*What needs to be done*
Repeat the material exactly, leaving nothing out.

*Dataset excerpt*
----------

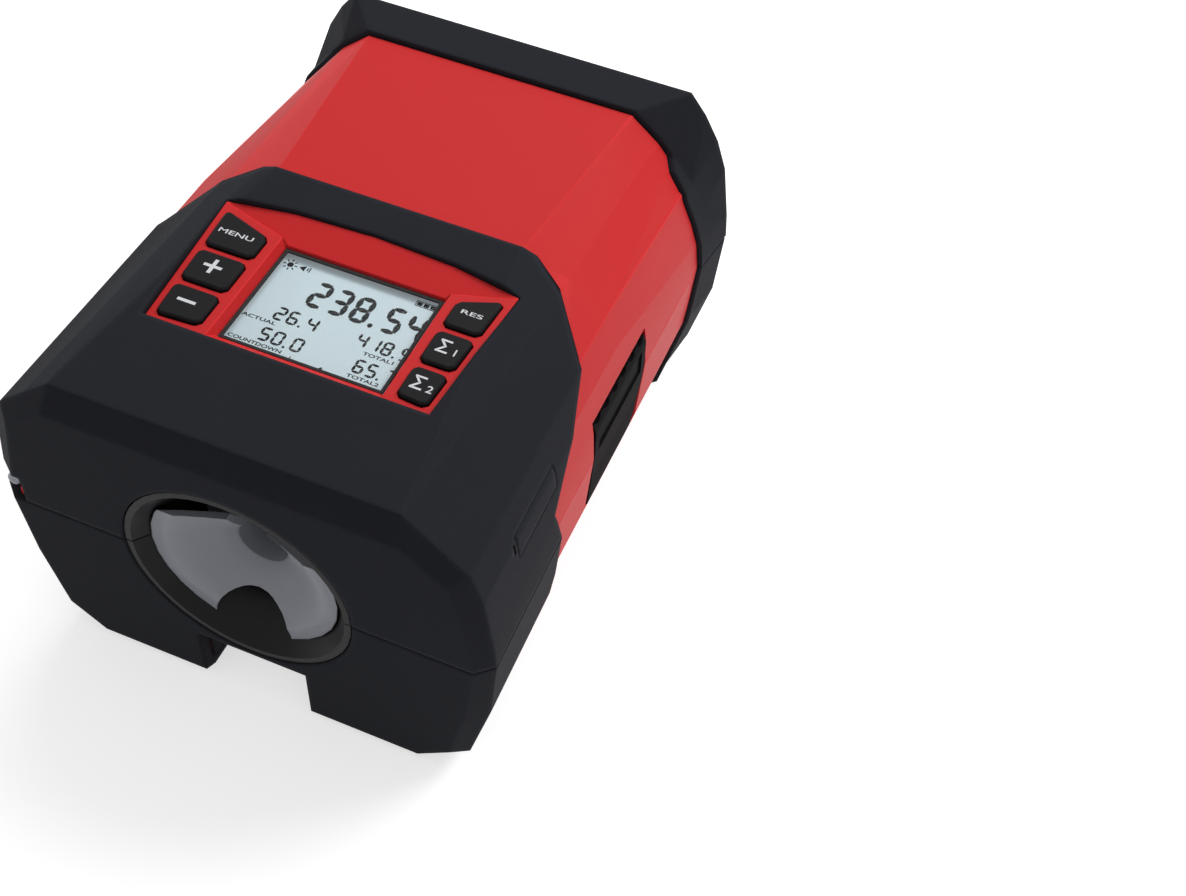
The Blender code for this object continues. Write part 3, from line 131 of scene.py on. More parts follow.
class CounterSizes(bpy.types.PropertyGroup):
    screw_diameter: length_property("Screw", "Diameter of a plate's screw head", 7.6)
    pad_screw_diameter: length_property("Pad screw", "Diameter of a pad's screw head", 6.4)
    socket_width: length_property("Socket", "Width of a screw's hexagon socket", 3.4)
    big_digit: length_property("Large digit", "Height of the main reading", 9.1)
    small_digit: length_property("Small digit", "Height of the other readings", 4.6)
    print_depth: length_property("Print", "Thickness of printed marks", 0.03)


# ---------------------------------------------------------------- materials


def add(tree, kind, inputs=None, **settings):
    """Adds one shader node: its settings, and its inputs as values or as sockets to link."""
    made = tree.nodes.new("ShaderNode" + kind)
    for key, value in settings.items():
        setattr(made, key, value)
    for key, value in (inputs or {}).items():
        if isinstance(value, bpy.types.NodeSocket):
            tree.links.new(value, made.inputs[key])
        else:
            made.inputs[key].default_value = value
    return made


def shade(colour, factor):
    """The same colour, lighter or darker, as the four values of a colour socket."""
    return tuple(min(1.0, c * factor) for c in colour) + (1.0,)


def new_material(name):
    made = bpy.data.materials.new(name)
    made.use_nodes = True
    made.node_tree.nodes.clear()
    return made


def coated(name, colour, grain, height, rough, edge=0.3, spread=0.06, cloud=14.0, tone=0.10,
           edge_wear_and_highlight=1.25, stretch=(1, 1, 1), **shader):
    """A solid finish: a slow drift of tone, rounded edges painted paler, and a fine grain in
    bump and gloss. The paler edges are wear on some finishes and a painted highlight on the red
    housing and the rubber ends. grain is the size of the grain, height its depth, edge the
    radius of the edges and cloud the size of the drift, all in millimetres."""
    made = new_material(name)
    tree = made.node_tree
    place = add(tree, "TexCoord").outputs["Object"]
    place = add(tree, "Mapping", {"Vector": place, "Scale": stretch}).outputs["Vector"]
    drift = add(tree, "TexNoise", {"Vector": place, "Scale": 1 / (cloud * MM), "Detail": 3.0})
    fine = add(tree, "TexNoise", {"Vector": place, "Scale": 1 / (grain * MM), "Detail": 2.0})
    soft = add(tree, "Bevel", {"Radius": edge * MM}, samples=6).outputs["Normal"]
    true = add(tree, "NewGeometry").outputs["True Normal"]
    turn = add(tree, "VectorMath", {0: soft, 1: true}, operation="DOT_PRODUCT")
    rim = add(tree, "MapRange", {"Value": turn.outputs["Value"], "From Min": 0.999,
                                 "From Max": 0.965})
    body = add(tree, "Mix", {0: drift.outputs["Fac"]}, data_type="RGBA")
    body.inputs[6].default_value = shade(colour, 1 - tone)
    body.inputs[7].default_value = shade(colour, 1 + tone)
    # Edges painted paler: wear on some finishes, a painted highlight on the red housing and the
    # rubber ends.
    worn_and_highlit = add(tree, "Mix", {0: rim.outputs["Result"]}, data_type="RGBA")
    tree.links.new(body.outputs[2], worn_and_highlit.inputs[6])
    worn_and_highlit.inputs[7].default_value = shade(colour, edge_wear_and_highlight)
    gloss = add(tree, "MapRange", {"Value": fine.outputs["Fac"], "From Min": 0.3,
                                   "From Max": 0.7, "To Min": rough - spread,
                                   "To Max": rough + spread})
    relief = add(tree, "Bump", {"Height": fine.outputs["Fac"], "Distance": height * MM,
                                "Strength": 1.0, "Normal": soft})
    surface = add(tree, "BsdfPrincipled", {"Base Color": worn_and_highlit.outputs[2],
                                           "Roughness": gloss.outputs["Result"],
                                           "Normal": relief.outputs["Normal"], **shader})
    add(tree, "OutputMaterial", {"Surface": surface.outputs["BSDF"]})
    return made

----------

*Written reply*
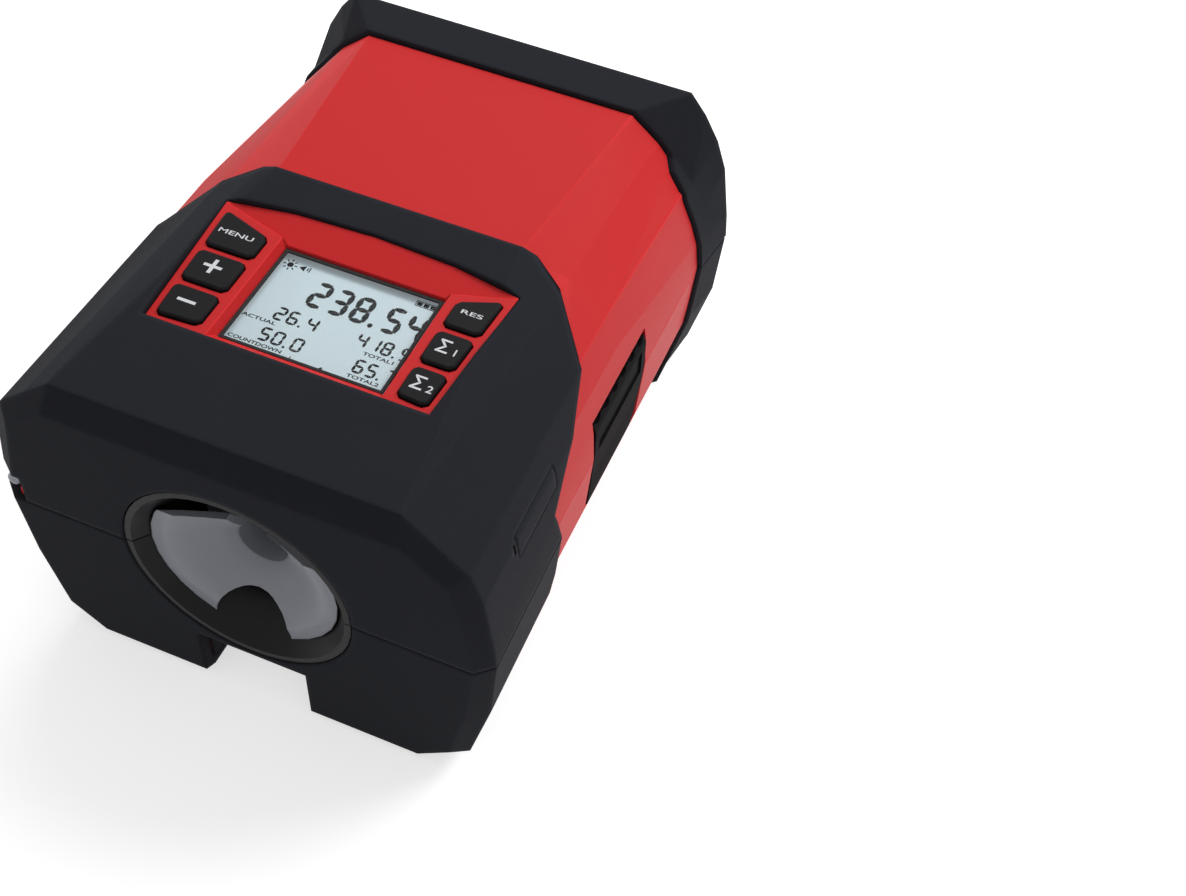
The Blender code for this object continues. Write part 3, from line 131 of scene.py on. More parts follow.
class CounterSizes(bpy.types.PropertyGroup):
    screw_diameter: length_property("Screw", "Diameter of a plate's screw head", 7.6)
    pad_screw_diameter: length_property("Pad screw", "Diameter of a pad's screw head", 6.4)
    socket_width: length_property("Socket", "Width of a screw's hexagon socket", 3.4)
    big_digit: length_property("Large digit", "Height of the main reading", 9.1)
    small_digit: length_property("Small digit", "Height of the other readings", 4.6)
    print_depth: length_property("Print", "Thickness of printed marks", 0.03)


# ---------------------------------------------------------------- materials


def add(tree, kind, inputs=None, **settings):
    """Adds one shader node: its settings, and its inputs as values or as sockets to link."""
    made = tree.nodes.new("ShaderNode" + kind)
    for key, value in settings.items():
        setattr(made, key, value)
    for key, value in (inputs or {}).items():
        if isinstance(value, bpy.types.NodeSocket):
            tree.links.new(value, made.inputs[key])
        else:
            made.inputs[key].default_value = value
    return made


def shade(colour, factor):
    """The same colour, lighter or darker, as the four values of a colour socket."""
    return tuple(min(1.0, c * factor) for c in colour) + (1.0,)


def new_material(name):
    made = bpy.data.materials.new(name)
    made.use_nodes = True
    made.node_tree.nodes.clear()
    return made


def coated(name, colour, grain, height, rough, edge=0.3, spread=0.06, cloud=14.0, tone=0.10,
           edge_wear_and_highlight=1.25, stretch=(1, 1, 1), **shader):
    """A solid finish: a slow drift of tone, rounded edges painted paler, and a fine grain in
    bump and gloss. The paler edges are wear on some finishes and a painted highlight on the red
    housing and the rubber ends. grain is the size of the grain, height its depth, edge the
    radius of the edges and cloud the size of the drift, all in millimetres."""
    made = new_material(name)
    tree = made.node_tree
    place = add(tree, "TexCoord").outputs["Object"]
    place = add(tree, "Mapping", {"Vector": place, "Scale": stretch}).outputs["Vector"]
    drift = add(tree, "TexNoise", {"Vector": place, "Scale": 1 / (cloud * MM), "Detail": 3.0})
    fine = add(tree, "TexNoise", {"Vector": place, "Scale": 1 / (grain * MM), "Detail": 2.0})
    soft = add(tree, "Bevel", {"Radius": edge * MM}, samples=6).outputs["Normal"]
    true = add(tree, "NewGeometry").outputs["True Normal"]
    turn = add(tree, "VectorMath", {0: soft, 1: true}, operation="DOT_PRODUCT")
    rim = add(tree, "MapRange", {"Value": turn.outputs["Value"], "From Min": 0.999,
                                 "From Max": 0.965})
    body = add(tree, "Mix", {0: drift.outputs["Fac"]}, data_type="RGBA")
    body.inputs[6].default_value = shade(colour, 1 - tone)
    body.inputs[7].default_value = shade(colour, 1 + tone)
    # Edges painted paler: wear on some finishes, a painted highlight on the red housing and the
    # rubber ends.
    worn_and_highlit = add(tree, "Mix", {0: rim.outputs["Result"]}, data_type="RGBA")
    tree.links.new(body.outputs[2], worn_and_highlit.inputs[6])
    worn_and_highlit.inputs[7].default_value = shade(colour, edge_wear_and_highlight)
    gloss = add(tree, "MapRange", {"Value": fine.outputs["Fac"], "From Min": 0.3,
                                   "From Max": 0.7, "To Min": rough - spread,
                                   "To Max": rough + spread})
    relief = add(tree, "Bump", {"Height": fine.outputs["Fac"], "Distance": height * MM,
                                "Strength": 1.0, "Normal": soft})
    surface = add(tree, "BsdfPrincipled", {"Base Color": worn_and_highlit.outputs[2],
                                           "Roughness": gloss.outputs["Result"],
                                           "Normal": relief.outputs["Normal"], **shader})
    add(tree, "OutputMaterial", {"Surface": surface.outputs["BSDF"]})
    return made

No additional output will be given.